Profiling with scripts/profile_orm.py showed that dialect-layer self time is a very small fraction of total request time on CRUD-heavy ORM paths, with most elapsed time still spent in SQLAlchemy ORM/Core coordination and the pycubrid driver. In the profiled workload captured for Issue #104:

dialect-layer self time was 0.0009% of total request time
SQLAlchemy Core self time was 6.55% of total request time
pycubrid self time was 7.01% of total request time
ORM select overhead vs raw SQL select was 18.08% of ORM select time

Top dialect-layer hotspots from the compilation-focused profiler pass were:

compiler.py:visit_on_duplicate_key_update
compiler.py:limit_clause
compiler.py:update_limit_clause
compiler.py:<dictcomp> inside visit_on_duplicate_key_update
compiler.py:replace inside visit_on_duplicate_key_update

Shipped optimization:

Enabled SQLAlchemy 2.x insertmanyvalues for the CUBRID dialect (use_insertmanyvalues=True and use_insertmanyvalues_wo_returning=True) so ORM bulk inserts can batch into multi-values INSERT forms without changing the public API.

* The single-row CRUD benchmark showed high variance in this local run, so the clear repeatable improvement from this change set is the bulk insert path rather than singleton unit-of-work latency.

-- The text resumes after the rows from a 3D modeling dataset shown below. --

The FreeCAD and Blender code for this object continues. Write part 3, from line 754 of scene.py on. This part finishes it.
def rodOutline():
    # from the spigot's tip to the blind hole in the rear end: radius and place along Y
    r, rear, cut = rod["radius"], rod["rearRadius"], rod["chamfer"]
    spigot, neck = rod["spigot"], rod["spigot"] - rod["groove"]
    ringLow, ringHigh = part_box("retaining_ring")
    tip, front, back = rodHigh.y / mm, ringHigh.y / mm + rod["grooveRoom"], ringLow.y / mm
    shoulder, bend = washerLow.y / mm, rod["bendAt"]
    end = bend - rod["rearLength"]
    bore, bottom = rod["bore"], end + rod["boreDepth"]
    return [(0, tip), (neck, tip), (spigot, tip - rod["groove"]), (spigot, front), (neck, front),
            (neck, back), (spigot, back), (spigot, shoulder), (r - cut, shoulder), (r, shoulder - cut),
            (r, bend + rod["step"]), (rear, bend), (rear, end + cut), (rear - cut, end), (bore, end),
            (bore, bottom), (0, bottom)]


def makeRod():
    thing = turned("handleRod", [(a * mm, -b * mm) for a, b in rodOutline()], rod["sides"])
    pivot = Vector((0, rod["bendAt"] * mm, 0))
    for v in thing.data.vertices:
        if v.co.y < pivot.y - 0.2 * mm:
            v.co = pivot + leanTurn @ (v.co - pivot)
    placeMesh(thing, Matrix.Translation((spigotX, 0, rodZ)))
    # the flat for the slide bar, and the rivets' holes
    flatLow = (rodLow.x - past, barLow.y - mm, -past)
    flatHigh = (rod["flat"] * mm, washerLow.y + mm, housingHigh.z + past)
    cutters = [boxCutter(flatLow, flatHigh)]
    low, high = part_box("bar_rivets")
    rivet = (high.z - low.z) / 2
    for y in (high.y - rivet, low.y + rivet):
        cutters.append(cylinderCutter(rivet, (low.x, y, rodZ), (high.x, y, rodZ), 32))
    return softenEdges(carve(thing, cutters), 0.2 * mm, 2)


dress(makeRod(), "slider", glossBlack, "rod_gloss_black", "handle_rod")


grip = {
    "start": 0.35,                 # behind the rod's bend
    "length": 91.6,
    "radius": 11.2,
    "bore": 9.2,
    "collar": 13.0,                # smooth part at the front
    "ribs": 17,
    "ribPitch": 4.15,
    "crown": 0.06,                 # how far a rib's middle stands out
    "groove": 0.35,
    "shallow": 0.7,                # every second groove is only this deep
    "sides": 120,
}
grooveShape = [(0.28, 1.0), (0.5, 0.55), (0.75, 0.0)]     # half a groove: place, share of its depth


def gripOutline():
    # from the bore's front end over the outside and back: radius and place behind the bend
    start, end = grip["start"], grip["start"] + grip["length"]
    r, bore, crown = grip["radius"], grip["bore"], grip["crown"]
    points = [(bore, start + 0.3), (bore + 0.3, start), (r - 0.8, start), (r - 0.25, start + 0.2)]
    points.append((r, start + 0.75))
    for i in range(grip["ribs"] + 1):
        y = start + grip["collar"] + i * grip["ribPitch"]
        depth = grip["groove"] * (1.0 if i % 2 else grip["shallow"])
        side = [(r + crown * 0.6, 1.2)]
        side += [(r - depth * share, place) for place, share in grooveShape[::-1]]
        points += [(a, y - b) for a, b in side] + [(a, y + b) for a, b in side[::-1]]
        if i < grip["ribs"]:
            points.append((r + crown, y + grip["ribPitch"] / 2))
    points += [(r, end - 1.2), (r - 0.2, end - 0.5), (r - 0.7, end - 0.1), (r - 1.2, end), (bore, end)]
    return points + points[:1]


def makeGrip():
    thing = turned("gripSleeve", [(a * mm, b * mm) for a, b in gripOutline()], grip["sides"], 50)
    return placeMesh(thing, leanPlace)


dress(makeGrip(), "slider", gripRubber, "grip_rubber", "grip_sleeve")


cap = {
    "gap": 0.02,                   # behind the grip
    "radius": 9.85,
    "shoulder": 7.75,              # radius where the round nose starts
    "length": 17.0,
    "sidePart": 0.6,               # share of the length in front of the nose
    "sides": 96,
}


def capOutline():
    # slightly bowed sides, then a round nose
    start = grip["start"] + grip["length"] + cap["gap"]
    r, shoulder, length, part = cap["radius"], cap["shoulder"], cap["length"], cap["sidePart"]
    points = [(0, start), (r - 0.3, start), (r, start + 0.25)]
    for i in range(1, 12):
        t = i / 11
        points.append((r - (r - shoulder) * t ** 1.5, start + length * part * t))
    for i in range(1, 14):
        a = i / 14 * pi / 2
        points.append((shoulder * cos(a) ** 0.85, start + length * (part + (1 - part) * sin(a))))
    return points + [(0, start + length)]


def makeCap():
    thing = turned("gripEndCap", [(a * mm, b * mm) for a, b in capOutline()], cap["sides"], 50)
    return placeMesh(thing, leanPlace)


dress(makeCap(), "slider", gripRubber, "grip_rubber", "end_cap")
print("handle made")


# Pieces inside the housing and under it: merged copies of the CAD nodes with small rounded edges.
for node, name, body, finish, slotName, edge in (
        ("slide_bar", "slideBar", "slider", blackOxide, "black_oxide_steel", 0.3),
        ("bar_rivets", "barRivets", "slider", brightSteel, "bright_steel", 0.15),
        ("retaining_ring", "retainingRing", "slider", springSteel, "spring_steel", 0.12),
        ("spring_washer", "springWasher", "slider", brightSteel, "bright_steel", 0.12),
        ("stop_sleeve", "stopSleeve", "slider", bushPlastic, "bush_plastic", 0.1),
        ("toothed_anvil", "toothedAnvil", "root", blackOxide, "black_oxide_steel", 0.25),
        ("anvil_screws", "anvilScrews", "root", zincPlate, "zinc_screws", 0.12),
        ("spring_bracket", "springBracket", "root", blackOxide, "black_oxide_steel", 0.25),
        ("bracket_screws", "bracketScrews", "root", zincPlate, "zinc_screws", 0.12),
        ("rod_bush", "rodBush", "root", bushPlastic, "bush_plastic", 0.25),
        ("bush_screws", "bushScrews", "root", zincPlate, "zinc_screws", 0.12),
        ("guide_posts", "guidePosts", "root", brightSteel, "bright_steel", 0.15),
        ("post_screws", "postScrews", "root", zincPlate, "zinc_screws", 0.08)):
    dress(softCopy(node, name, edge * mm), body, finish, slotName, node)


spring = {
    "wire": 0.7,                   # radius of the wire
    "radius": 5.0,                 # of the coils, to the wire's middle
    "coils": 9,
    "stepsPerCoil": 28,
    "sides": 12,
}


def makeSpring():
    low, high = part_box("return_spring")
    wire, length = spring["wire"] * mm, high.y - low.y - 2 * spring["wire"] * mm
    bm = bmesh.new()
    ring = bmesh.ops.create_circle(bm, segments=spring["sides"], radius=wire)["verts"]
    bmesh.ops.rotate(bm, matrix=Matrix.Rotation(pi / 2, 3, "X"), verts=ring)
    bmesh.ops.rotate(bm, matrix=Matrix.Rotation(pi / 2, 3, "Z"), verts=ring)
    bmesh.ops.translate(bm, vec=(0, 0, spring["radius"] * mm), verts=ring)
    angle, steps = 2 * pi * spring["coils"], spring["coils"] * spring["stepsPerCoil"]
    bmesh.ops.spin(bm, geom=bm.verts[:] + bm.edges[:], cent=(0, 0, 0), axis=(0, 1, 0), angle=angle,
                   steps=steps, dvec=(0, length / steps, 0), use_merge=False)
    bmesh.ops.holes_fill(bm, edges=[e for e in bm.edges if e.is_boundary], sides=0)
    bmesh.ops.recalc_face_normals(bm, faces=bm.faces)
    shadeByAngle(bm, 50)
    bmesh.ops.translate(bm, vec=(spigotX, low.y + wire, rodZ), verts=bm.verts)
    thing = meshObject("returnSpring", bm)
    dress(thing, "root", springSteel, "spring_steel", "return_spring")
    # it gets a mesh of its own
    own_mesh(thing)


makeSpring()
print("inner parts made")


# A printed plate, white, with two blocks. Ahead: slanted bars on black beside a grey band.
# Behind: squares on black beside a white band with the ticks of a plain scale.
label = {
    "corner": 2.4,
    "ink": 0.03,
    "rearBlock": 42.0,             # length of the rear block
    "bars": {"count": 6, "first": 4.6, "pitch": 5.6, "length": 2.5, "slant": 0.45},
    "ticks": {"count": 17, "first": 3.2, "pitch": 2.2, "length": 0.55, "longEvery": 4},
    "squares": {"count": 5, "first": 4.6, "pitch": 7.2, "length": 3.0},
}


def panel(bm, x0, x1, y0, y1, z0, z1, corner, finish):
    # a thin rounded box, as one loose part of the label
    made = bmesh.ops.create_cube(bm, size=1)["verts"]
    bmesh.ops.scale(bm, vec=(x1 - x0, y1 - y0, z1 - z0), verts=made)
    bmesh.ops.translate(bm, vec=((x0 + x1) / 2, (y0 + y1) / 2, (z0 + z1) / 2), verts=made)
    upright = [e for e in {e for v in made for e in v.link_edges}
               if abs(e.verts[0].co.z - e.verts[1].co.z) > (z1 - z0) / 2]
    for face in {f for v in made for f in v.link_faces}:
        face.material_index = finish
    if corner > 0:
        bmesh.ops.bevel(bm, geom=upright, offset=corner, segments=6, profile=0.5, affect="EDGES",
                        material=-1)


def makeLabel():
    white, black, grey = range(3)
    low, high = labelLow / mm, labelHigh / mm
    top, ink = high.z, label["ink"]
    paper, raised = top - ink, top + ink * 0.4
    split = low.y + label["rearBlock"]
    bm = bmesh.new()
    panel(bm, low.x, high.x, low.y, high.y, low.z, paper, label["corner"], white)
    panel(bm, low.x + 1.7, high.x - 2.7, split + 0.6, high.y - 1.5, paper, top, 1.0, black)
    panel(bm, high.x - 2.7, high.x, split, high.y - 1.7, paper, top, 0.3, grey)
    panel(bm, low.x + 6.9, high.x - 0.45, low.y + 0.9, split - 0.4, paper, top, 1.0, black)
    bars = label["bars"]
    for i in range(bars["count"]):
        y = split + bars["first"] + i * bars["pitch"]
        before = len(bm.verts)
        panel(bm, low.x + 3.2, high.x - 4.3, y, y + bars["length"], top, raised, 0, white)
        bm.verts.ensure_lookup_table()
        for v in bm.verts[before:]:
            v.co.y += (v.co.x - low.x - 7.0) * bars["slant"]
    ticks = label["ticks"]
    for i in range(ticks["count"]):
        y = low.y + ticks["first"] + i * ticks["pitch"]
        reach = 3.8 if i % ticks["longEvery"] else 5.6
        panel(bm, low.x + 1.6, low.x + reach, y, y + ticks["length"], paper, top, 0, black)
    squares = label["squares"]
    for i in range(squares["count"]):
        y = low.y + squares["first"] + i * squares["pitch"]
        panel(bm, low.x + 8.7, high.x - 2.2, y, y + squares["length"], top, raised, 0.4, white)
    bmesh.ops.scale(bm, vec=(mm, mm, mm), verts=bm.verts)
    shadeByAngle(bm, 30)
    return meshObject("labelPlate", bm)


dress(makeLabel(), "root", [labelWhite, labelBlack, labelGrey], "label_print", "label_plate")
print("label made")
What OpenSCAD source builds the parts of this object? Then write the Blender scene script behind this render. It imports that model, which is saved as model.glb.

Performance Characteristics¶

The dialect inherits pycubrid transport behavior and CAS protocol costs.
Core query compilation is fast but non-zero; repeated dynamic SQL can accumulate overhead.
ORM paths add identity map and model materialization costs compared to raw DBAPI usage.
Pool configuration strongly impacts latency under concurrency.
Bulk APIs and Core statements generally outperform row-by-row ORM unit-of-work patterns.

Optimization Tips¶

Configure pooling explicitly (example: pool_size, max_overflow, pool_pre_ping=True).
Use SQLAlchemy Core for high-volume bulk writes and large read pipelines.
Use executemany-friendly patterns for insert/update bursts.
Keep transactions explicit and avoid autocommit-style tiny transactions.
Limit ORM object hydration when only scalar/tuple output is needed.

flowchart TD
    Start[Performance tuning] --> Pool{Pool saturated?}
    Pool -->|Yes| TunePool[Increase pool_size / max_overflow]
    Pool -->|No| ORM{Heavy ORM hydration?}
    ORM -->|Yes| CorePath[Switch hot path to Core statements]
    ORM -->|No| Batch{Batch operations possible?}
    Batch -->|Yes| Bulk[Use bulk operations / executemany]
    Batch -->|No| IndexCheck[Validate SQL plans and indexes]

Running Benchmarks¶

Clone: git clone https://github.com/cubrid-lab/cubrid-benchmark.
Start the benchmark database containers per the benchmark documentation.
Run the Python benchmark suite to establish DBAPI baseline metrics.
Run SQLAlchemy-specific scenarios on the same host and dataset shape.
Compare driver baseline vs ORM/Core runs to isolate framework overhead.

Use the benchmark repository documentation for the exact command set and runner scripts.